Last updated Nov 29, 2025
politicsgovernment
The use of emergency powers and bank-account freezes by Justin Trudeau against the Canadian trucker protest will politically backfire on him in the near term (e.g., significantly damage his popularity and/or lead to major political losses within the next 1–2 years).
I think it's going to have the opposite effect. I think it's going to blow up in Trudeau's face.View on YouTube
Explanation

Jason’s prediction was that Trudeau’s use of emergency powers and bank-account freezes against the convoy protest would “blow up in his face” in the near term—i.e., cause clear political backfire within about one to two years.
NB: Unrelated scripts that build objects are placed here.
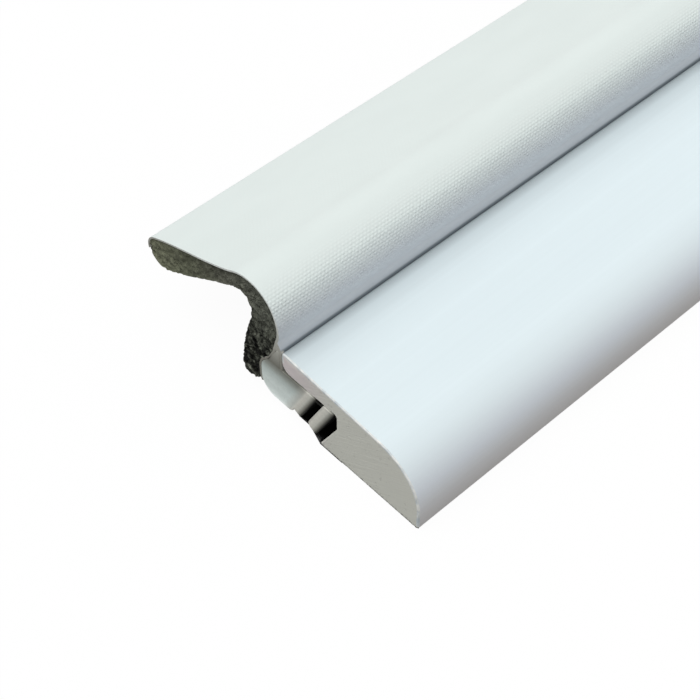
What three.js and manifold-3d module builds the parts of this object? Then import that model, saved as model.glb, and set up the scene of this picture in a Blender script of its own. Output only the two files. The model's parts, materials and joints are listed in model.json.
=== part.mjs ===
// A push-in foam seal in a white plastic carrier, for the bottom or the edge of a door.
//
// The strip lies on its flat back, as it does on a door's face. Its length runs along X.
// In its cross-section Y points from the carrier towards the soft leaf, and Z is the height
// above the back. The origin is in the middle of the flat back face.
//
// The carrier has a rounded far edge and a thin lip that covers a rebate. The barbed insert
// of the seal sits in that rebate. A foam core is bonded to the insert, and a thin film
// covers the core's front.

import * as THREE from 'three';
import * as BufferGeometryUtils from 'three/addons/utils/BufferGeometryUtils.js';
import Module from 'manifold-3d';

const wasm = await Module();
wasm.setup();

// Driving dimensions, in millimetres and degrees

const length = 914;

const carrier = {
	width: 24.3,
	lipHeight: 12.0,
	frontFall: 1.2,
	edgeRadius: 7.6,
	backCornerRadius: 0.5,
	lipThickness: 3.4,
	lipTopRadius: 0.6,
	lipUnderRadius: 1.6,
	rebateDepth: 9.8,
	rebateWall: 2.8,
	rebateFoot: 6.8,
	rebateFillet: 0.4,
};

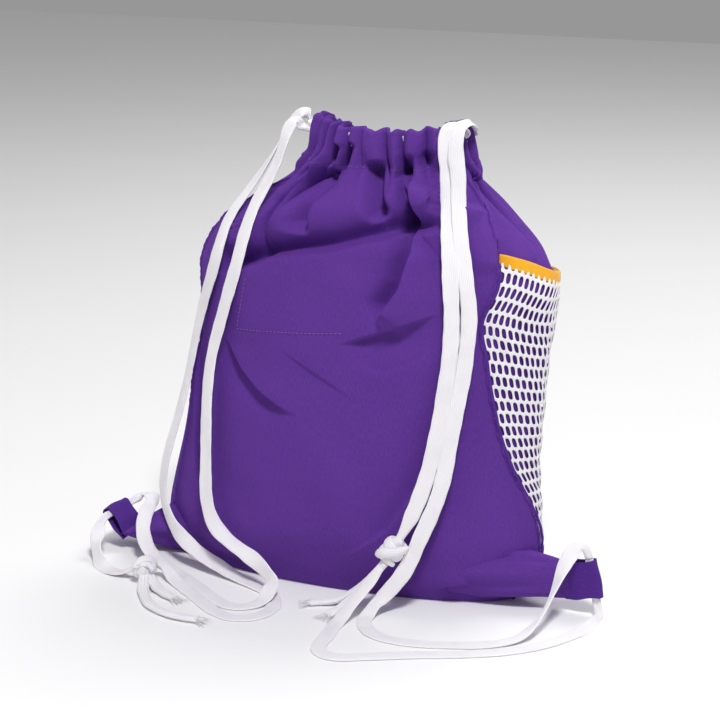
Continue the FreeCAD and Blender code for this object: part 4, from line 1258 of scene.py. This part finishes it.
# Each strand, and the lengths over which it gathers at its start and at its end.
STRANDS = [("strand_left_to_knot", 0.02, 0.03), ("strand_left_to_tab", 0.02, 0.02),
           ("strand_left_tab_to_knot", 0.02, 0.02), ("strand_right_to_knot", 0.0, 0.02),
           ("strand_right_to_tab", 0.0, 0.02), ("strand_right_knot_to_tab", 0.02, 0.02)]
cords, paths, frays = {}, {}, {}
for seed, (name, gathered_start, gathered_end) in enumerate(STRANDS, start=1):
    cords[name], paths[name] = ribbon(name, gathered_start, gathered_end, seed=seed)
for name in ("strand_left_to_knot", "strand_right_to_knot"):
    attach(cords[name], "bag")
for name, loop, start, end in (
        ("strand_left_to_tab", "loop_left", (-0.150, 0, 0), (-0.190, 0, 0)),
        ("strand_left_tab_to_knot", "loop_left", (-0.150, 0, 0), (-0.190, 0, 0)),
        ("strand_right_to_tab", "loop_right", (0.204, 0, 0), (0.222, 0, 0)),
        ("strand_right_knot_to_tab", "loop_right", (0, -0.070, 0), (0, -0.025, 0))):
    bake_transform(cords[name])

left_knot = knot_bands("left_knot", (-0.128, -0.101, 0.0112), (-0.35, 0.94, 0), (0.5, 0, 1),
                       0.0072, 0.0085, 0.0095, "knot_left")
right_knot = knot_bands("right_knot", (0.082, -0.072, 0.050), (0.55, 0.15, 0.85), (0.2, -1, 0.1),
                        0.0075, 0.0105, 0.0105, "knot_right")
TAILS = ["tail_left_long", "tail_left_short", "tail_right_long", "tail_right_short"]
for seed, name in enumerate(TAILS, start=11):
    cords[name], paths[name], frays[name] = tail(name, seed)


# ------------------------------------------------------------------ studio
def aimed(name, data, location, target):
    """A light or camera that looks from one place at another."""
    holder = bpy.data.objects.new(name, data)
    holder.location = location
    holder.rotation_mode = "QUATERNION"
    holder.rotation_quaternion = (target - location).to_track_quat("-Z", "Y")
    bpy.context.scene.collection.objects.link(holder)
    return holder


def studio():
    floor = mesh_object("floor", [(-4, -4, 0), (4, -4, 0), (4, 4, 0), (-4, 4, 0)],
                        [(0, 1, 2, 3)])
    material, tree, shader = new_material("paper")
    grain = noise(tree, node(tree, "ShaderNodeTexCoord").outputs["Object"], 3.0, 2.0)
    colour_by(tree, shader, grain, 0.0, (0.90, 0.90, 0.905), 1.0, (0.93, 0.93, 0.93))
    shader.inputs["Roughness"].default_value = 0.9
    floor.data.materials.append(material)
    world = bpy.data.worlds.new("studio")
    world.use_nodes = True
    background = world.node_tree.nodes["Background"]
    background.inputs[0].default_value = (1.0, 1.0, 1.0, 1)
    background.inputs[1].default_value = 0.31
    bpy.context.scene.world = world
    lights = (("key", (0.8, -1.15, 2.35), 46.0, 0.45), ("fill", (-2.2, -1.2, 0.9), 5.0, 1.4),
              ("top", (0.4, 1.4, 2.3), 26.0, 1.2))
    for name, location, power, size in lights:
        data = bpy.data.lights.new(name, "AREA")
        data.energy = power
        data.size = size
        aimed(name, data, Vector(location), Vector((0, 0, 0.15)))


def camera():
    azimuth, elevation, distance = math.radians(25), math.radians(15), 1.70
    target = Vector((0, 0, 0.179))
    back = Vector((math.sin(azimuth) * math.cos(elevation),
                   -math.cos(azimuth) * math.cos(elevation), math.sin(elevation)))
    data = bpy.data.cameras.new("camera")
    data.sensor_width = 36.0
    data.lens = 103.65
    data.shift_x = 0.032
    bpy.context.scene.camera = aimed("camera", data, target + back * distance, target)


studio()
camera()
bpy.context.scene.view_settings.view_transform = "Standard"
1. Immediate and short‑term public reaction (2022)
Polling around and after the invocation of the Emergencies Act shows more support than opposition:

  • Multiple polls in February 2022 found majority support for invoking the Emergencies Act: Maru (66% support), Abacus (57–30), Research Co (66–28), and Nanos (63–36 even after the emergency was revoked). (en.wikipedia.org)
  • An Angus Reid poll during the convoy found that while 65% of Canadians felt Trudeau’s conduct had worsened the situation, most also wanted the protests ended by force and backed firm action against the blockades. (angusreid.org)
  • A May 2022 Angus Reid survey, explicitly about the Emergencies Act review, found a plurality (46%) saying invoking the Act was necessary vs 34% who said police already had enough powers, and only 15% opposed any government action. (angusreid.org)
    These data show controversy, but not the kind of broad backlash or collapse in support that “blow up in his face” implies.

2. Institutional/judicial judgments in the 1–2 year window

  • The Rouleau Commission report (Public Order Emergency Commission), released in February 2023, concluded the Trudeau government met the “very high threshold” for invoking the Emergencies Act, while criticizing aspects of implementation (including the lack of a clear delisting process for frozen accounts). (en.wikipedia.org)
    That finding gave the decision a measure of legal/political legitimacy rather than turning it into an obvious scandal.
  • In January 2024—about 23 months after invocation—the Federal Court ruled the use of the Act unreasonable and ultra vires, and held that the financial surveillance/bank freezes violated Charter protections against unreasonable search and seizure. (en.wikipedia.org)
    This is potentially damaging, but it comes at the very end of, or slightly beyond, the 1–2‑year window and is a legal setback more than clearly a mass‑opinion shock; the government immediately appealed, and there is no clear polling showing a discrete post‑ruling collapse attributable to this issue alone.

3. Trudeau’s popularity and political standing 2022–early 2024
Trudeau’s approval did erode in the 2022–24 period, but available polling ties this mainly to cost‑of‑living and general fatigue with his government, not specifically to the Emergencies Act:

  • Angus Reid shows Trudeau’s approval around the low‑40s in late 2022, with a “bump” after his testimony at the Emergencies Act inquiry, then sliding to 37% in March 2023 and 36% by June 2023—lows for the post‑2021 period. (angusreid.org)
  • By mid‑/late‑2023, multiple polls describe widespread dissatisfaction driven by housing affordability, inflation, health‑care concerns, and long incumbency; roughly three‑quarters of respondents were unhappy with his handling of housing and inflation, and about half said he should resign before the next election. (ipolitics.ca)
  • Early‑2024 polling shows the Conservatives with a large, sustained national lead, with analysts again pointing to cost of living, housing, and general “everything is broken” sentiment as the core drivers of discontent, not the convoy or the Emergencies Act. (en.wikipedia.org)
    There were no major federal elections or near‑term electoral wipeouts directly following the Emergencies Act episode; Trudeau remained in office through early 2025 and only announced his resignation under pressure after years of accumulating economic and political problems. (en.wikipedia.org)

4. Overall assessment
For Jason’s prediction to be right, we would expect the emergency‑powers/bank‑freeze episode to trigger a clear, identifiable political blowback in the near term—such as a sharp, durable collapse in support specifically linked to that decision, or major electoral losses in 2022–23 clearly attributed to it.

Instead, the evidence shows:

  • Public opinion on the convoy was hostile to the protesters and, on balance, supportive or at least accepting of invoking the Emergencies Act, including the associated financial measures. (en.wikipedia.org)
  • A formal inquiry largely validated the government’s decision, and Trudeau even enjoyed a temporary approval bump afterward. (angusreid.org)
  • Trudeau’s later unpopularity and his party’s polling troubles are consistently linked in reporting and polling analysis to inflation, housing, long time in office, and various scandals—not to a specific backlash over the Emergencies Act.

Because the central, causal claim—that the emergency powers and bank‑account freezes themselves would quickly “blow up in Trudeau’s face” politically—does not match the observed polling, institutional findings, or electoral outcomes in the following 1–2 years, the prediction is best judged wrong.